His forum could hardly have been better chosen. In the crystalline air of Colorado Springs, amid the immaculate decorum of the U.S. Air Force Academy, the discontented rumblings of another America seemed remote. "It is open season on the armed forces," Nixon observed. "Military programs are ridiculed as needless, if not deliberate waste. The military profession is derided in some of the so-called best circles of America. Patriotism is considered by some to be a backward fetish of the uneducated and unsophisticated."
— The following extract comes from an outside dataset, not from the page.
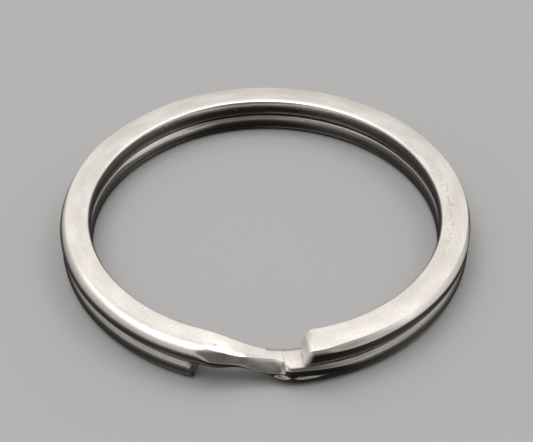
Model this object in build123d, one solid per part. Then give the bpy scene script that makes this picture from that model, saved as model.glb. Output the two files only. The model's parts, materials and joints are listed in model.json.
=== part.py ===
from build123d import *
from math import cos, pi, radians, sin
import os

# A 30 mm split key ring: one flattened spring wire wound 1.9 turns.
# The wire leaves its upper free end, makes the upper coil, steps down through the crank, makes the
# lower coil and stops at its lower free end. It is modelled as named stretches of that wire.
# Origin: centre of the ring, on the surface it lies on. +Z is the ring's axis, and the crank is at -Y.
# An azimuth is measured in degrees from the front (-Y), positive towards +X.

# Driving dimensions, in millimetres
OUTER_DIAMETER = 30.0
WIRE_WIDTH = 2.23
WIRE_THICKNESS = 1.42
FLAT_WIDTH = 1.6
COIL_GAP = 0.08
END_ROUNDING = 0.12

# The coils' free ends and the crank between them, in degrees
UPPER_END = 10.5
LOWER_END = 341.0
CRANK_START = -18.0
CRANK_FOOT = 4.5
CRANK_END = 6.0

# How the wire is pressed in the crank: thinner, and pushed in from its outer side
CRANK_THICKNESS = 0.84
CRANK_PUSHED_IN = 0.42
THINNING_START = -15.0
THINNEST_FROM = -3.0
THINNEST_TO = -2.0
FULL_AGAIN = 6.0

# Small springing-up of the wire: past the crank's foot, and at the upper free end
FOOT_LIFT = 0.138
FOOT_SETTLES = 26.0
TIP_LIFT = 0.276
TIP_SETTLES = 80.0

# Flexures: each coil is cut at three places, where a hinge joins two stretches
FLEXURES_PER_COIL = 3
FLEXURE_GAP = 0.04

MEAN_RADIUS = (OUTER_DIAMETER - WIRE_WIDTH) / 2
SIDE_BULGE = (WIRE_WIDTH - FLAT_WIDTH) / 2
LOWER_TOP = WIRE_THICKNESS
UPPER_TOP = 2 * WIRE_THICKNESS + COIL_GAP
FULL_TURN = 360.0
HALF_GAP = FLEXURE_GAP / 2 / MEAN_RADIUS * 180 / pi
SECTION_STEP = 4.0


def ease(value, start, stop):
    """0 before start, 1 after stop, and an S-curve between them."""
    share = min(1.0, max(0.0, (value - start) / (stop - start)))
    return share * share * (3 - 2 * share)


def lower_top(azimuth):
    """Height of the lower coil's top face: it comes off the crank's foot a little high."""
    return LOWER_TOP + FOOT_LIFT * (1 - ease(azimuth, CRANK_FOOT, FOOT_SETTLES))


def upper_top(azimuth):
    """Height of the upper coil's top face: its free end springs up a little."""
    share = max(0.0, (TIP_SETTLES - azimuth) / (TIP_SETTLES - UPPER_END))
    return UPPER_TOP + TIP_LIFT * share**2


def crank_top(azimuth):
    """Height of the crank's top face, from the upper coil down to the lower one."""
    drop = UPPER_TOP - lower_top(CRANK_FOOT)
    return lower_top(azimuth) + drop * (1 - ease(azimuth, CRANK_START, CRANK_FOOT))


def crank_thickness(azimuth):
    """Thickness of the crank, which is pressed thinner in the middle."""
    thin = ease(azimuth, THINNING_START, THINNEST_FROM) - ease(azimuth, THINNEST_TO, FULL_AGAIN)
    return WIRE_THICKNESS - (WIRE_THICKNESS - CRANK_THICKNESS) * thin


def full_thickness(azimuth):
    """The coils keep the wire's own thickness all round."""
    return WIRE_THICKNESS


def wire_section(azimuth, top, thickness):
    """The flattened wire's section at an azimuth: two flats joined by bulging sides.

    Where the wire is pressed thinner, its outer side is pushed in by the same share.
    """
    pressed = (WIRE_THICKNESS - thickness) / (WIRE_THICKNESS - CRANK_THICKNESS)
    half_flat = FLAT_WIDTH / 2
    outer_flat = half_flat - CRANK_PUSHED_IN * pressed
    half_height = thickness / 2
    outer = EllipticalCenterArc((outer_flat, 0), SIDE_BULGE, half_height, -90, arc_size=180)
    upper = Line((outer_flat, half_height), (-half_flat, half_height))
    inner = EllipticalCenterArc((-half_flat, 0), SIDE_BULGE, half_height, 90, arc_size=180)
    lower = Line((-half_flat, -half_height), (outer_flat, -half_height))
    turn = radians(azimuth)
    outward = Vector(sin(turn), -cos(turn), 0)
    centre = outward * MEAN_RADIUS + Vector(0, 0, top - half_height)
    along = Vector(cos(turn), sin(turn), 0)
    plane = Plane(origin=centre, x_dir=outward, z_dir=-along)
    return plane * make_face([outer, upper, inner, lower])


def level_stretch(start, stop, top):
    """A stretch of coil that lies level, turned about the ring's axis."""
    return revolve(wire_section(start, top, WIRE_THICKNESS), Axis.Z, stop - start)


def shaped_stretch(start, stop, top, thickness):
    """A stretch of wire whose height or thickness changes with its azimuth."""
    count = max(2, round((stop - start) / SECTION_STEP))
    stations = [start + (stop - start) * step / count for step in range(count + 1)]
    return loft([wire_section(at, top(at), thickness(at)) for at in stations])


def rounded_end(stretch, azimuth, height):
    """Rounds the edges of a free end's cut face, as tumbling leaves them."""
    turn = radians(azimuth)
    centre = Vector(MEAN_RADIUS * sin(turn), -MEAN_RADIUS * cos(turn), height)
    face = stretch.faces().filter_by(GeomType.PLANE).sort_by_distance(centre)[0]
    return fillet(face.edges(), END_ROUNDING)


def flexures(start, stop):
    """Azimuths of the cuts that divide a coil into equal stretches."""
    stretches = FLEXURES_PER_COIL + 1
    return [start + (stop - start) * cut / stretches for cut in range(1, stretches)]


def upper_coil():
    """The upper coil, from its free end round to the crank."""
    right, back, left = flexures(UPPER_END, FULL_TURN + CRANK_START)
    tip = shaped_stretch(UPPER_END, right - HALF_GAP, upper_top, full_thickness)
    return {
        "upper_coil_front_right": rounded_end(tip, UPPER_END, UPPER_TOP - WIRE_THICKNESS / 2),
        "upper_coil_back_right": level_stretch(right + HALF_GAP, back - HALF_GAP, UPPER_TOP),
        "upper_coil_back_left": level_stretch(back + HALF_GAP, left - HALF_GAP, UPPER_TOP),
        "upper_coil_front_left": level_stretch(left + HALF_GAP, FULL_TURN + CRANK_START, UPPER_TOP),
    }


def crank():
    """The pressed step that carries the wire from the upper coil to the lower one."""
    return {"crank": shaped_stretch(CRANK_START, CRANK_END, crank_top, crank_thickness)}


def lower_coil():
    """The lower coil, from the crank round to its free end."""
    right, back, left = flexures(CRANK_END, LOWER_END)
    tip = level_stretch(left + HALF_GAP, LOWER_END, LOWER_TOP)
    return {
        "lower_coil_front_right": shaped_stretch(CRANK_END, right - HALF_GAP, lower_top, full_thickness),
        "lower_coil_back_right": level_stretch(right + HALF_GAP, back - HALF_GAP, LOWER_TOP),
        "lower_coil_back_left": level_stretch(back + HALF_GAP, left - HALF_GAP, LOWER_TOP),
        "lower_coil_front_left": rounded_end(tip, LOWER_END, LOWER_TOP - WIRE_THICKNESS / 2),
    }


nodes = {**upper_coil(), **crank(), **lower_coil()}
os.makedirs("parts", exist_ok=True)
for name, shape in nodes.items():
    export_step(shape, f"parts/{name}.step")
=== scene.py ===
import json
from math import cos, pi, radians, sin

import bpy
import numpy as np
from mathutils import Matrix, Vector


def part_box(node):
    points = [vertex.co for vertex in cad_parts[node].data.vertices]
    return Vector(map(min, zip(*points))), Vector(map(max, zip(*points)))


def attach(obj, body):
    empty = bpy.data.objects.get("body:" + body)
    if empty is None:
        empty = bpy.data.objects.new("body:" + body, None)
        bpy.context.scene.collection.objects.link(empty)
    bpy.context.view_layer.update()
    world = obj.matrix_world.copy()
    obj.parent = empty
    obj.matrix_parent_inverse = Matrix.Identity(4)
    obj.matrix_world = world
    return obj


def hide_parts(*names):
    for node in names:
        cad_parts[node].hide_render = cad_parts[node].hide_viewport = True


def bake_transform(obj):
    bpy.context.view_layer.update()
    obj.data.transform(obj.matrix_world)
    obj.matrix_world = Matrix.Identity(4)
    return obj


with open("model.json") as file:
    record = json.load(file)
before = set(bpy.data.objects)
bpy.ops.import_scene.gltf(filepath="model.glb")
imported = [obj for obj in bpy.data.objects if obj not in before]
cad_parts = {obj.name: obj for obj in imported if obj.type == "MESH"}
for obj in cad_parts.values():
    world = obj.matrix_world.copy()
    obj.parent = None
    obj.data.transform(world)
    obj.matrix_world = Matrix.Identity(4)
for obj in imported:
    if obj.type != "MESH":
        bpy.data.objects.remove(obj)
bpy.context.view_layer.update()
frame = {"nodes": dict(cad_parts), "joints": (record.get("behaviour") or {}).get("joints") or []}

# A split key ring: one flattened spring wire wound almost twice, with a pressed step (the crank)
# between its two coils. The CAD stretches of that wire are replaced by finely shaped pieces of it.
#
# Places along the wire are given as its turn, in degrees: it starts at the upper free end, counts
# anticlockwise from the front (-Y) through the upper coil, reaches 360 in the middle of the crank,
# and runs on through the lower coil. A section's own axes are x, outwards from the middle of the
# wire, and z, upwards. Lengths are millimetres until a mesh is made.

MM = 0.001
FULL_TURN = 360.0

# The turn in the middle of the crank, at the front, and the upper coil's turn at the back
FRONT = FULL_TURN
BACK = 180.0


# ---------------------------------------------------------------- sizes, read from the frame

def node_points(node):
    """A CAD node's vertices, in millimetres."""
    vertices = frame["nodes"][node].data.vertices
    flat = np.empty(len(vertices) * 3)
    vertices.foreach_get("co", flat)
    return flat.reshape(-1, 3) / MM


def azimuths(points):
    """Degrees round the ring from the front, positive towards +X."""
    return np.degrees(np.arctan2(points[:, 0], -points[:, 1]))


def top_of(node):
    """Height of a CAD node's highest point."""
    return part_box(node)[1].z / MM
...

Straw-Man Issue. If his career-officer listeners should find their commitment to meet U.S. world responsibilities "derided as a form of militarism," said Nixon, they must "recognize that strawman issue for what it is." Nixon then set up his own straw men, "the skeptics and the isolationists." When the first explorers set out from Europe toward the New World, he said disdainfully, "these men would have weighed the risks, and they would have stayed behind." When pioneers set out from the East Coast colonies into the interior, "these men would have counted the costs, and they would have stayed behind."

This school of thought, Nixon maintained, "holds that the road to understanding with the Soviet Union and Communist China lies through a downgrading of our own alliances and what amounts to unilateral reduction of our arms in order to demonstrate our good faith." That, he said, is an "isolationist" view. The U.S., he insisted, cannot become "a dropout in assuming the responsibility for defending peace and freedom in the world." Neither, he added, can the U.S. go it alone. "We must revitalize our alliances, not abandon them," he declared. "We must rule out unilateral disarmament, because in the real world it won't work."

Like the Old Nixon. There are indeed neo-isolationists in the U.S. who would irresponsibly withdraw American power and influence from everywhere on the globe, regardless of the consequences. But these are not really significant in the national debate, and they certainly should not be confused with "skeptics" who question U.S. policy. Responsible critics of the Administration advocate neither unilateral disarmament nor withdrawal from foreign alliances. They merely raise the questions of what are the proper tactics and what is the bearable cost of helping maintain world order.

A day before Nixon's speech, Harvard's John Kenneth Galbraith, testifying before a joint congressional subcommittee, rather fantastically proposed nationalization of any company doing more than 75% of its business with the Department of Defense. But he plainly insisted: "I am not a supporter of unilateral disarmament."* While many Congressmen have called for reduction of U.S. troop commitments in Europe, none have seriously suggested that NATO or any other U.S. military alliance be dismantled. Less than three months ago, Senator J. William Fulbright accused Defense Secretary Melvin Laird of using a "technique of fear." Fulbright has given aid and comfort to neo-isolationists at various times, but he does not advocate unilateral disarmament or the breakup of U.S. alliances. The dominant new mood in Congress is one of sober questioning, and Nixon's intemperate remarks hit the wrong note.

Much congressional reaction was bitter, and it seemed evident that he had hardened opposition to his Safeguard ABM plan into the bargain. Said Senator James Pearson, a Kansas Republican and an ABM foe: "I disagree with the President. I don't think it's isolationism to oppose excessive military spending." Some Democratic Senators were more abrupt. Said Albert Gore of Tennessee: "It sounded like the old Nixon I used to know." But Nixon won support from Louisiana's Russell Long and Virginia's Harry Byrd Jr. Noted Byrd: "I think he said some things which needed to be said."

Disservice. Nixon's first aim in making the speech was to quiet criticism of the military. In that, he obviously failed. A few of his own staff admitted privately afterward that some of Nixon's language was unfortunate. But he was concerned that if this criticism continues, the U.S military in a few years may become as weak as was the pre-World War II peacetime Army. While that seems unlikely, the President at least put himself and his Administration on the record. Finally, looking abroad, Nixon wanted to convince Hanoi, Peking, Moscow and the Viet Cong that the U.S. has not been so enfeebled by doubt that it will accept any terms in the Paris negotiations in order to get out of Viet Nam. There was no mistaking the President's hard line; it remains to be seen whether he succeeded in impressing it upon the Communists.

At home, however, by lumping all his critics together with the simplistic tag of isolationist, the President did them an injustice and his own cause a disservice as well.

* Galbraith got his usual maximum mileage out of his views on the military. He first set them forth in the lead article in the June Harper's. Then he entered the Harper's article in the subcommittee-hearing record, along with his testimony. Last week the article also appeared as a book: 72 pages in hard cover for $3.95; 96 pages in paperback for 60-c-.